Sunday, January 03, 2010

A FILM REVIEW
FOUR-FIFTHS OF THE WORLD
by Malik Isasis



People of color comprise four-fifths of the world’s population making use of the term minority, spurious. The term minority was created for people of color as a political tool in the big toolbox of white supremacy to reinforce the colonization in the New and Western world. The people of color or humanoids rather, known as the Na’vi, on the planet Pandora in James Cameron’s Avatar, comprised of one hundred percent of the humanoid population--just as the Indigenous populations had throughout North and South America before the arrival of European ships.

James Cameron’s Avatar is interesting on many levels because we are trained as consumers of science fiction that alien invasion involves space crafts floating down from space and hovering ominously above cities with technology light years ahead of our own. Often these visitors are hostile with plans of taking earth’s resources, which sometimes include putting humans on the dinner menu. In Avatar, we are the invading aliens from outer space, floating down with mechanized horror with the intention of settlements and the taking of Pandora’s rich resources. Our technology is light years ahead of the people on planet Pandora, which is eagerly, put to use in dominating the Indigenous population.
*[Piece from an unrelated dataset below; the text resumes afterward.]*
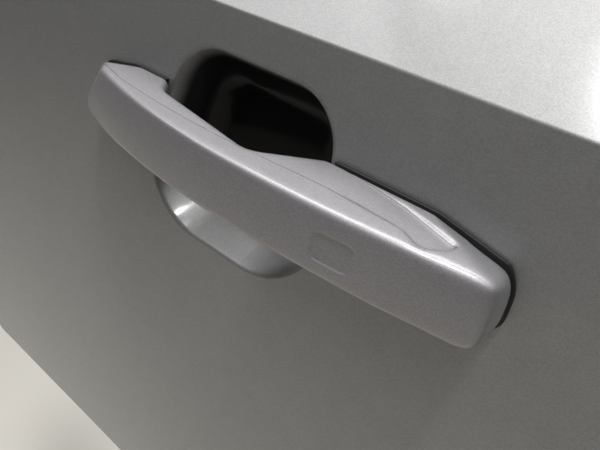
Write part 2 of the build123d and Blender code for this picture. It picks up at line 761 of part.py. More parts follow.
def make_carrier():
    """Moulded carrier: two boxes, two braced rails behind the cup and the fixing bosses."""
    rail_front = carrier_back - rail_depth
    carrier = front_box() + rear_box() + braces()
    carrier += box(
        front_box_right - wall, rear_box_right, rail_front, carrier_back,
        carrier_half - rail_width, carrier_half,
    )
    carrier += box(
        front_box_right - wall, rear_box_left + wall, rail_front, carrier_back,
        -carrier_half, -carrier_half + rail_width,
    )
    carrier += fixing_boss(-fixing_half_spacing, carrier_back - wall)
    carrier += fixing_boss(fixing_half_spacing, rail_front)
    carrier += fixing_web(front_box_left + wall, -fixing_half_spacing)
    carrier += fixing_web(rear_box_right - wall, fixing_half_spacing)
    for x, z in screw_places:
        carrier += rod_y(screw_boss_radius, carrier_front, carrier_front + screw_boss_length, x, z)
    carrier += cable_anchor() + spring_stop()
    carrier &= behind_skin(carrier_front)
    for side in (-1, 1):
        carrier -= rod_y(
            fixing_hole_radius, mount_depth - fixing_hole_depth, mount_depth + overcut,
            side * fixing_half_spacing, 0,
        )
    for x, z in screw_places:
        carrier -= rod_y(screw_radius, 0, carrier_front + screw_boss_length - wall / 2, x, z)
    carrier -= rod_z(pin_radius, -carrier_half + pin_stop, carrier_half + overcut, pivot_x, pivot_y)
    ends = rear_box_left - overcut, ear_left + wall + overcut
    return carrier - rod_x(pin_radius, *ends, lever_y, lever_z)


def cable_anchor():
    """Finger below the lever with a slot for the latch cable's sheath."""
    y = lever_point(0, cable_reach)[0]
    x = hub_left + cable_arm_width / 2
    back, low = y + anchor_back, anchor_z + wall
    stalk = box(rear_box_left, rear_box_left + wall, y - anchor_front, back, anchor_z, -carrier_half)
    seat = box(rear_box_left, x + 3 * anchor_slot, y - anchor_seat, back, anchor_z, low)
    slot = box(
        x - anchor_slot, x + anchor_slot, y - anchor_slot, back + wall,
        anchor_z - overcut, low + overcut,
    )
    return stalk + seat - slot


def spring_stop():
    """Tab beside the ear that the spring's last leg leans on."""
    back = lever_y + coil_radius - wire_radius
    top = lever_z + spring_leg
    return box(ear_left - stop_width, ear_left, back - stop_depth, back, top - stop_height, top)


def make_pivot_pin():
    """Steel pin that the handle swings on."""
    return rod_z(pin_radius, -carrier_half + pin_stop, carrier_half, pivot_x, pivot_y)


def make_lever_pin():
    """Steel pin that the lever turns on."""
    return rod_x(pin_radius, rear_box_left, ear_left + wall, lever_y, lever_z)


def make_skin_screws():
    """Two screws through the skin into the carrier, under the gaskets."""
    screws = []
    for x, z in screw_places:
        screw = rod_y(screw_radius, 0, screw_length - wall, x, z)
        screws.append(screw + rod_y(screw_head_radius, -screw_head_height, 0, x, z))
    return Compound(screws)


def main():
    body = make_handle_body()
    parts = {
        "door_skin": make_skin(),
        "front_gasket": make_front_gasket(),
        "rear_gasket": make_rear_gasket(),
        "carrier": make_carrier(),
        "pivot_pin": make_pivot_pin(),
        "lever_pin": make_lever_pin(),
        "skin_screws": make_skin_screws(),
        "handle_cover": make_handle_cover(body),
        "handle_back": make_handle_back(body),
        "pivot_arm": make_pivot_arm(),
        "pull_arm": make_pull_arm(),
        "lever": make_lever(),
        "counterweight": make_counterweight(),
        "return_spring": make_spring(),
    }
    os.makedirs("parts", exist_ok=True)
    for name, shape in parts.items():
        export_step(Pos(0, -mount_depth, 0) * shape, f"parts/{name}.step")


main()
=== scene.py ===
"""Looks of an outside pull handle in its section of painted door skin."""

import logging
from collections.abc import Callable, Iterator
from contextlib import contextmanager
from dataclasses import dataclass
from enum import Enum
from math import pi, sqrt

import bmesh
import bpy
from mathutils import Matrix, Vector

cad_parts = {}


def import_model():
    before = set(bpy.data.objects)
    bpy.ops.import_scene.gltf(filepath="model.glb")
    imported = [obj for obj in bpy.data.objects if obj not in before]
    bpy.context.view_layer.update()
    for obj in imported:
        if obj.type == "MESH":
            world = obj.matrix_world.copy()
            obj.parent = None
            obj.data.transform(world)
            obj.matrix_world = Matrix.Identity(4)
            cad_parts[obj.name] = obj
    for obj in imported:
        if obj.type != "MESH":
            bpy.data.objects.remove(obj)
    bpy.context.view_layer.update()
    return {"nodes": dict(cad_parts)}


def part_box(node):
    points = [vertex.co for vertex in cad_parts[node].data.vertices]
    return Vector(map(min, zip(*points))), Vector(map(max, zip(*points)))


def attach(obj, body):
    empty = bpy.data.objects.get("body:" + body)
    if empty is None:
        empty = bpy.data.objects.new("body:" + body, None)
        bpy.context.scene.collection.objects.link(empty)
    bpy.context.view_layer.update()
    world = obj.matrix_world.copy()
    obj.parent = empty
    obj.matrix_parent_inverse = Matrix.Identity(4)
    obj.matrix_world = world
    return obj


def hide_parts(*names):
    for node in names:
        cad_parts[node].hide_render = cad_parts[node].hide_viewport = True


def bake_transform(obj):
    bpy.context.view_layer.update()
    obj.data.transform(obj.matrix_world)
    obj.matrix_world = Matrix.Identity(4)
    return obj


LOG = logging.getLogger("door_handle")

MM = 0.001
SKIN_Y = -52 * MM  # outer face of the door's skin behind the handle
SMOOTH_ANGLE = pi / 5  # faces that meet at a sharper angle keep their edge

# The sockets of a Mix node share their names, so they are picked by their places
MIX_SHARE = 0
MIX_FROM_NUMBER, MIX_TO_NUMBER, MIXED_NUMBER = 2, 3, 0
MIX_FROM, MIX_TO, MIXED = 6, 7, 2

Piece = bpy.types.Object
Tree = bpy.types.NodeTree
Socket = bpy.types.NodeSocket
Nodes = dict[str, Piece]  # CAD nodes by name
Point = tuple[float, float, float]
Flat = tuple[float, float]  # place along the handle, and distance out from the skin


class Body(Enum):
    """The three bodies of the mechanism."""

    DOOR = "root"
    HANDLE = "handle"
    LEVER = "lever"


class Slot(Enum):
    """Names of finish slots for the new pieces, which are passed along but not used."""

    HANDLE_PAINT = "handle_paint"
    GASKET = "gasket_rubber"
    STEEL = "bright_steel"
    SPRING = "spring_steel"


def mm(*sizes: float) -> tuple[float, ...]:
    """Turn sizes in millimetres into metres."""
    return tuple(size * MM for size in sizes)


def clamped(share: float) -> float:
    """Return a share kept between nothing and all."""
    return min(max(share, 0.0), 1.0)


def linear(code: str) -> tuple[float, float, float, float]:
    """Turn an sRGB hex colour into a linear one.

    Args:
        code: Six hex digits.

    Returns:
        Red, green, blue and an alpha of one.
    """
    shares = [int(code[i : i + 2], 16) / 255 for i in (0, 2, 4)]
    red, green, blue = (c / 12.92 if c < 0.04045 else ((c + 0.055) / 1.055) ** 2.4 for c in shares)
    return red, green, blue, 1.0


def add_node(
    tree: Tree,
    kind: str,
    settings: dict[str | int, object] | None = None,
    links: dict[str | int, Socket] | None = None,
) -> bpy.types.Node:
    """Add one node with its settings and links.

    Args:
        tree: Node tree that takes the node.
        kind: Type of the node, without its ShaderNode prefix.
        settings: Values by input, or else by the node's own property.
        links: Output sockets by the input that they feed.

    Returns:
        The new node.
    """
    node = tree.nodes.new("ShaderNode" + kind)
    for key, value in (settings or {}).items():
        if isinstance(key, int) or key in node.inputs:
            node.inputs[key].default_value = value
        else:
            setattr(node, key, value)
    for key, socket in (links or {}).items():
        tree.links.new(socket, node.inputs[key])
    return node


def per_metre(size_mm: float) -> float:
    """Return the texture scale whose cells are about this many millimetres across."""
    return 1 / (size_mm * MM)


@dataclass(frozen=True)
class Finish:
    """What a surface is made of and how it was made."""

    name: str

    def material(self) -> bpy.types.Material:
        """Return this finish's material, made once.

        Returns:
            The material, named for the finish.
        """
        found = bpy.data.materials.get(self.name)
        if found:
            return found
        made = bpy.data.materials.new(self.name)
        made.use_nodes = True
        tree = made.node_tree
        tree.nodes.clear()
        place = add_node(tree, "TexCoord").outputs["Object"]
        surface = add_node(tree, "BsdfPrincipled", self.constants(), self.patterns(tree, place))
        add_node(tree, "OutputMaterial", links={"Surface": surface.outputs["BSDF"]})
        return made

    def constants(self) -> dict[str, float]:
        """Return the surface's values that are the same all over, by input."""
        return {}

    def patterns(self, tree: Tree, place: Socket) -> dict[str, Socket]:
        """Add what varies over the surface.

        Args:
            tree: Node tree of the material.
            place: Object coordinates, in metres.

        Returns:
            Output sockets by the surface's input that they feed.
        """
        raise NotImplementedError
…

In using their vast technological advantage over the Na’vi, Cameron illustrates the corporate and government collusion in creating the seeds of genocide, and the neo methods of colonization.

Corporate henchman, Parker Selfridge, played by Giovanni Ribisi often uses derogatory adjectives as Blue Monkeys, or Savages to describe the Na’vi. Of course dehumanizing a race of people makes killing them go down a little easier. With flashes of humanity, corporate henchman, Parker, attempts to educate, or “reeducate” as it were, offer medicines and schools, to the Na’vi in exchange for relocating them—more like forced-relocation off their ancestral land, but Parker’s flash of humanity is spoiled in the first place, for he assumes that the Na’vi are less evolved than humans, nothing more than blue primates, this assumption is of course, wrong. Parker is unable to overcome his greed, even when he witnesses the horror show unleashed by an overzealous Colonel Miles Quaritch, played by Stephen Lang, whose one-track mind is bent on either destroying, or completely domesticating the Na’vi into submission.

One can’t help but think of current occupations of places like Iraq, Afghanistan, and Palestine while watching the film.

Many reviews I’ve read on the film unimaginatively compare the film to Dances with Wolves, a film where Kevin Costner’s character, an American Civil-War era military lieutenant integrates himself into the Sioux nation, an Indigenous tribe in South Dakota, while it is true that the films share common themes, the comparison seems only to criticize Cameron’s writing skills. It’s a cheap shot really; the criticism of the story itself tries to marginalize the film’s message itself. Every story has been told. We can reinvent new ways of telling the same stories, but we will always retell the same story. Cameron shouldn’t be faulted for reimagining colonization of an Indigenous population, which is done in this film to great effect.

Back during the Red Scare between 1917-1920 and again between 1947-1957, at the height of United States hysteria about communism, the government initiated a CO-INTEL program where FBI agents or informants went deep cover as communists’ organizers or members to subvert groups that were thought to be communists, or supporting communists’ activities. By the mid fifties, J. Edgar Hoover’s FBI had been so effective at infiltrating so-called communist groups that there were more FBI agents posing as communists than actual communists. Hoover went on to use it in other movements like the Civil Rights Movement.

The corporate/military entity that has invaded Pandora has itself created a CO-INTEL program called Avatar, whereby humans are genetically match to drive Na’vi bodies. The goal of the Avatar is to integrate into the Na’vi society to gain intelligence and to sabotage.

The Na’vi are people of color, literally, they are a rich electric blue with huge gold eyes, like those of cats. They stand ten feet tall, yet their plight is an allegorical one. The film Avatar is about humanity's relationship with nature (or lack there of), corporate greed, and colonization. All indigenous cultures have been colonized, relocated, killed off by greed of a State and its corporate interests. It is why we currently occupy two countries.

Cameron shows a great deal of respect for the Na'vi people, and it is no accident that Cameron’s ode to African and other indigenous cultures’ from around the world are on display, from rituals, dress, to hairstyles, because it is their story he is telling. Aliens from another planet is just the packaging to make the medicine go down.

I’ve seen the film three times, thus far, and I believe it to be one of the best films of 2009.

Grade: A+

1 Comments:

Anonymous Anonymous said...

I didn't understand the concluding part of your article, could you please explain it more?